Recorded data:

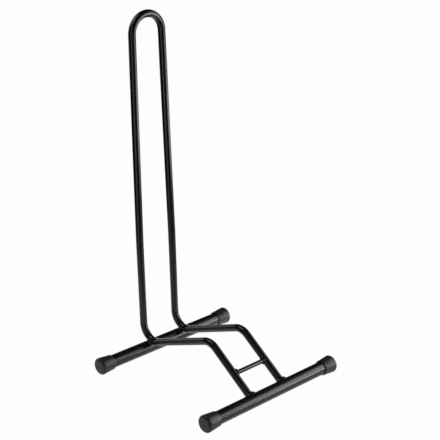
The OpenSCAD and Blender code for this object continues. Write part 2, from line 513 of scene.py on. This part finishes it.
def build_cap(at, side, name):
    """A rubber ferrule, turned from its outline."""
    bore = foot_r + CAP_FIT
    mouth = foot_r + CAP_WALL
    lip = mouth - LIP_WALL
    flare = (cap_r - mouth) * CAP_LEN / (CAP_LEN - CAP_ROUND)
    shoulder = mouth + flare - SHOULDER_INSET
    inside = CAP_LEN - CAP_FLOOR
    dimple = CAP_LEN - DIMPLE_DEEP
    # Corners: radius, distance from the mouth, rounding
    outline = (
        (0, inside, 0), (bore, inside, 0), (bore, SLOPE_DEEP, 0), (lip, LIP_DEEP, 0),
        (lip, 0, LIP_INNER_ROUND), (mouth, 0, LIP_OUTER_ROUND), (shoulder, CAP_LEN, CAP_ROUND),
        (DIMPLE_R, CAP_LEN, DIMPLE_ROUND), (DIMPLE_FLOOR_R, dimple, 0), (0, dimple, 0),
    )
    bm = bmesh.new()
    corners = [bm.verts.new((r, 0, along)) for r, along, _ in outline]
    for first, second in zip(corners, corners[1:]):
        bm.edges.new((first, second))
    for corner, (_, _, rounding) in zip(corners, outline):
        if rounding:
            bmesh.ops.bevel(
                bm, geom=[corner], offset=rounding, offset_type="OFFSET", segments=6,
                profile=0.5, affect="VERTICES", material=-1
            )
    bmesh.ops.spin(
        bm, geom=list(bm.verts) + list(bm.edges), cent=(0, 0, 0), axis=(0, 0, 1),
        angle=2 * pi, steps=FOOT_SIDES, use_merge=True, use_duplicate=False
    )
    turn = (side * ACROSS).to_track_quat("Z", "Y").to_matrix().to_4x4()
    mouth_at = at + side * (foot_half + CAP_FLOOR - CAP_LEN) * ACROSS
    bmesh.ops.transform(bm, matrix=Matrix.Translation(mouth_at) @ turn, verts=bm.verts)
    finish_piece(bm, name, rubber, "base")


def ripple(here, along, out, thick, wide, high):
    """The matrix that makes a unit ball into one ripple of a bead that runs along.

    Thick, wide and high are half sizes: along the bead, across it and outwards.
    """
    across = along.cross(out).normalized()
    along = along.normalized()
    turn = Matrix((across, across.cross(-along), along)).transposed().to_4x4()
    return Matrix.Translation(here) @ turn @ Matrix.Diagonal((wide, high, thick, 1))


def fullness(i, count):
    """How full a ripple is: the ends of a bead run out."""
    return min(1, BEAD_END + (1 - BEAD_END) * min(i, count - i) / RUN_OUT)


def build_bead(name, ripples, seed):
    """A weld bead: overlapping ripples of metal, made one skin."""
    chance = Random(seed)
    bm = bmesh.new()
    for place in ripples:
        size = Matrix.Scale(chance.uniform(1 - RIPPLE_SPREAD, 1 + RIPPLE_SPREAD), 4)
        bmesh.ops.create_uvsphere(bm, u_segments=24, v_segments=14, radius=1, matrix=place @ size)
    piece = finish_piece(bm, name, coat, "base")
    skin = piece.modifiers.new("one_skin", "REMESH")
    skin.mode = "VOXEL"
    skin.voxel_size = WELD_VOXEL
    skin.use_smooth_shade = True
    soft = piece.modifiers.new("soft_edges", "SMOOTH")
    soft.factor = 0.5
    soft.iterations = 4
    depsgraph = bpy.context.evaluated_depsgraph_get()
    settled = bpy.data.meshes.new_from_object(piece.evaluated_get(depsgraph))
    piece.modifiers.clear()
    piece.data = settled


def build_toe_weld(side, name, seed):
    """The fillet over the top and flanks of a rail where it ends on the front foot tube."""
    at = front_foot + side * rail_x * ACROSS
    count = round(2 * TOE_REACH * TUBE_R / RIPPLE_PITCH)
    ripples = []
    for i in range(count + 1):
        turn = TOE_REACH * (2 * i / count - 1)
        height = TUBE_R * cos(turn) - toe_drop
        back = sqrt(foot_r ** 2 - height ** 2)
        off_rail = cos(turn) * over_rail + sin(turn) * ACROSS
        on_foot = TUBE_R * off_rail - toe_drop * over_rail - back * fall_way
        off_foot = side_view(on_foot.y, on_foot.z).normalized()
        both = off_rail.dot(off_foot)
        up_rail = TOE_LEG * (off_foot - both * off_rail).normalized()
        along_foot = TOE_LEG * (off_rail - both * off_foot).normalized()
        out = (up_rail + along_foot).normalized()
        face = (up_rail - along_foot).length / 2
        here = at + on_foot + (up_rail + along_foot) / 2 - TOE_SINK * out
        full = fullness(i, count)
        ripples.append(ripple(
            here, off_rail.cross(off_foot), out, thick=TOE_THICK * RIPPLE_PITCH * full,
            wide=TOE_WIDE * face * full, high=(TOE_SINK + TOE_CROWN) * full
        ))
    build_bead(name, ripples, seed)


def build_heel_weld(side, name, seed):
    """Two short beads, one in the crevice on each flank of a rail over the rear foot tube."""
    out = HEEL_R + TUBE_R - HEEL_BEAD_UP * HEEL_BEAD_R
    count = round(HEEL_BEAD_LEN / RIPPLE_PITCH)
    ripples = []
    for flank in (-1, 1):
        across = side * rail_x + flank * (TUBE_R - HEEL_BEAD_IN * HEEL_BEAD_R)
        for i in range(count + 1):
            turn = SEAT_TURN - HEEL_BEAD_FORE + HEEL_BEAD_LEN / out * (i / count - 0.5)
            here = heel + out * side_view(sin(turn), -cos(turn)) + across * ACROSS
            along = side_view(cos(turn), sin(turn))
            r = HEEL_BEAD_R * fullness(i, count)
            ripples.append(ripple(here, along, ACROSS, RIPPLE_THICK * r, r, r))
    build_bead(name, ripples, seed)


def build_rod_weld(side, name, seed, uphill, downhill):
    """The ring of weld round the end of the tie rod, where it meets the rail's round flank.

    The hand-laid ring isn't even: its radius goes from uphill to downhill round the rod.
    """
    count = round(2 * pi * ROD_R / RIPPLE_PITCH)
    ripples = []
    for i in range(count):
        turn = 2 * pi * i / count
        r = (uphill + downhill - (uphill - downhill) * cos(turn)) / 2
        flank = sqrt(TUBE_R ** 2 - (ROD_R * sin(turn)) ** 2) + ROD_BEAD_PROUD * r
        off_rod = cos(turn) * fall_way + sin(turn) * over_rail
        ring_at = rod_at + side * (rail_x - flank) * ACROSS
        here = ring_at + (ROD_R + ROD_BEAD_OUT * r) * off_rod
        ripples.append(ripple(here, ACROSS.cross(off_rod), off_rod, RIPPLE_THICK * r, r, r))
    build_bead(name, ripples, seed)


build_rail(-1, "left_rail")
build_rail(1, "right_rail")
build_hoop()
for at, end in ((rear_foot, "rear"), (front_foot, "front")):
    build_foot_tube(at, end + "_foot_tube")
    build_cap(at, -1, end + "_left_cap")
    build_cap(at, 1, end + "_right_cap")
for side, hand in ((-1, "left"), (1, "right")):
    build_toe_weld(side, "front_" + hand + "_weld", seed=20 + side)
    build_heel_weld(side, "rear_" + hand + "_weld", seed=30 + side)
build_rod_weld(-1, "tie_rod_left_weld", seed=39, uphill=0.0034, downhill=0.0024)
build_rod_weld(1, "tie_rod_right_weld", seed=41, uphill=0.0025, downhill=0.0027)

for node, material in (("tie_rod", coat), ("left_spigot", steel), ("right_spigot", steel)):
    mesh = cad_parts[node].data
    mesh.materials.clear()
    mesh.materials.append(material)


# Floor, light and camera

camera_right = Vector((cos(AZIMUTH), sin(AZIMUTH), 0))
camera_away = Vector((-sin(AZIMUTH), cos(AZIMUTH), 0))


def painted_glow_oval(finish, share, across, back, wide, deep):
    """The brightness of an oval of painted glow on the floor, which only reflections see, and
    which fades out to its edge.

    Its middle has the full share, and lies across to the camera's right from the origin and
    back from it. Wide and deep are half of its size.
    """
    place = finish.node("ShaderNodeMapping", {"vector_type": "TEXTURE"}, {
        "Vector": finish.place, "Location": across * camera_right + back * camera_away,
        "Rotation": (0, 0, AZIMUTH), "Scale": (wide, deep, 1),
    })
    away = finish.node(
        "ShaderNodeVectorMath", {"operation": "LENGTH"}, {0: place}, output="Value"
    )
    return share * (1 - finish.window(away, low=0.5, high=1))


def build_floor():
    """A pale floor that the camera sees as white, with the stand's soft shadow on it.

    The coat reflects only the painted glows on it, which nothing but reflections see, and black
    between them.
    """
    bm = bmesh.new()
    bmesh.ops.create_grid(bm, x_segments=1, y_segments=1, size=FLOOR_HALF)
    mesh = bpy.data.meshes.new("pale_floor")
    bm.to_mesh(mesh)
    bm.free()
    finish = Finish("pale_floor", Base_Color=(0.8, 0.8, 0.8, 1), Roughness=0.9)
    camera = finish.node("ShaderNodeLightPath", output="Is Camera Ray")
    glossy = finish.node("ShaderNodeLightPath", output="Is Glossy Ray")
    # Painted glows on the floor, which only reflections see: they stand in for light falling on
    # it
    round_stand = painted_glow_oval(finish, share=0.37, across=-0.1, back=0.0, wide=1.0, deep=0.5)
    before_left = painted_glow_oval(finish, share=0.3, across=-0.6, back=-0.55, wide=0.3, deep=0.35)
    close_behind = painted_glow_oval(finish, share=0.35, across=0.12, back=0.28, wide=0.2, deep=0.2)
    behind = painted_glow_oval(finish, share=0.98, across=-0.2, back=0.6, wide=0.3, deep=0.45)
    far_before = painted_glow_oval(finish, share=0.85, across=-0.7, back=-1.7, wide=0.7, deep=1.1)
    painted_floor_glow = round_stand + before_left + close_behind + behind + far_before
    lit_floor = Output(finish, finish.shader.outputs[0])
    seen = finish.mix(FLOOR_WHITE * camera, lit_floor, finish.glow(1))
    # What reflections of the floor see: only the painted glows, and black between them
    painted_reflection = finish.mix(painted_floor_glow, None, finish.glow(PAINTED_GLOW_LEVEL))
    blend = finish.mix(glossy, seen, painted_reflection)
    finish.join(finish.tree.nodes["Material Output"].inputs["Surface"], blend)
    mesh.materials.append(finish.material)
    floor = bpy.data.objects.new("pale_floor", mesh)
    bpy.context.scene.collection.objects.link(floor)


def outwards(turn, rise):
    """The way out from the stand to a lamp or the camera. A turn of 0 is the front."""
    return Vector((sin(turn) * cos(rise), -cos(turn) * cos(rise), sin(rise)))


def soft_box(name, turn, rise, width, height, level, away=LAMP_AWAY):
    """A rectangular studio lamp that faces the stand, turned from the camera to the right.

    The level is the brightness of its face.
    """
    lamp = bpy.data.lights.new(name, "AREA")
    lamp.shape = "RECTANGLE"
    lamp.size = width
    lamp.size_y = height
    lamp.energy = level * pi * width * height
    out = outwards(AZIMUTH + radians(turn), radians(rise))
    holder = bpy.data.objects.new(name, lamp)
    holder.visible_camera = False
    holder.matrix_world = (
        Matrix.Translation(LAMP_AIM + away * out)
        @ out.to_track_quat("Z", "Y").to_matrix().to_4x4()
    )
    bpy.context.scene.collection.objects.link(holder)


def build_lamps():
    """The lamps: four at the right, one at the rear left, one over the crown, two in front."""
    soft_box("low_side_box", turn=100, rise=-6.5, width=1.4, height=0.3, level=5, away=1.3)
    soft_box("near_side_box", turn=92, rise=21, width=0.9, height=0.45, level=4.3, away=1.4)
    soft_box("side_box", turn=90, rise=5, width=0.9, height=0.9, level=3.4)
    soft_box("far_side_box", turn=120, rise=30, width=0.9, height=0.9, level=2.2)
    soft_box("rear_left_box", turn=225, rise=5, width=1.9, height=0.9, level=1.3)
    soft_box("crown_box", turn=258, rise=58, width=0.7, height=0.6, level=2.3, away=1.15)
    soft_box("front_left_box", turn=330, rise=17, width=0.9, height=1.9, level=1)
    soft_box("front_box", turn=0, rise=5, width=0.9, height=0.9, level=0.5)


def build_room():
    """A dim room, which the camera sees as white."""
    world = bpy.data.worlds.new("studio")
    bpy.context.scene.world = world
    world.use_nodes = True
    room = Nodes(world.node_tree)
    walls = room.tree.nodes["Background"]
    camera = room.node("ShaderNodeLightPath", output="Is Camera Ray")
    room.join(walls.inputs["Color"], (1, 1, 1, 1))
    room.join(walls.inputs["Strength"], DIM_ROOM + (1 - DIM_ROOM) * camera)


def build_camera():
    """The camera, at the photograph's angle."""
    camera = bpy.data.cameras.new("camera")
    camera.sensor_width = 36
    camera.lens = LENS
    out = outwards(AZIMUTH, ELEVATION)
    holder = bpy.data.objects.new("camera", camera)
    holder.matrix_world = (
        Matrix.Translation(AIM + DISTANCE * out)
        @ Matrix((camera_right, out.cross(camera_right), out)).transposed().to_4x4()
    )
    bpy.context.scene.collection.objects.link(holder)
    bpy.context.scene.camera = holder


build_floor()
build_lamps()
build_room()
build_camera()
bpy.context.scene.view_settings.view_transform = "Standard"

To do:
Starting at the line that contains "mesh = cad_parts[node].data", set down every line up to and including the line that contains "camera_away = Vector((-sin(AZIMUTH), cos(AZIMUTH), 0))", exactly as given, and no other line.

Written solution:
    mesh = cad_parts[node].data
    mesh.materials.clear()
    mesh.materials.append(material)


# Floor, light and camera

camera_right = Vector((cos(AZIMUTH), sin(AZIMUTH), 0))
camera_away = Vector((-sin(AZIMUTH), cos(AZIMUTH), 0))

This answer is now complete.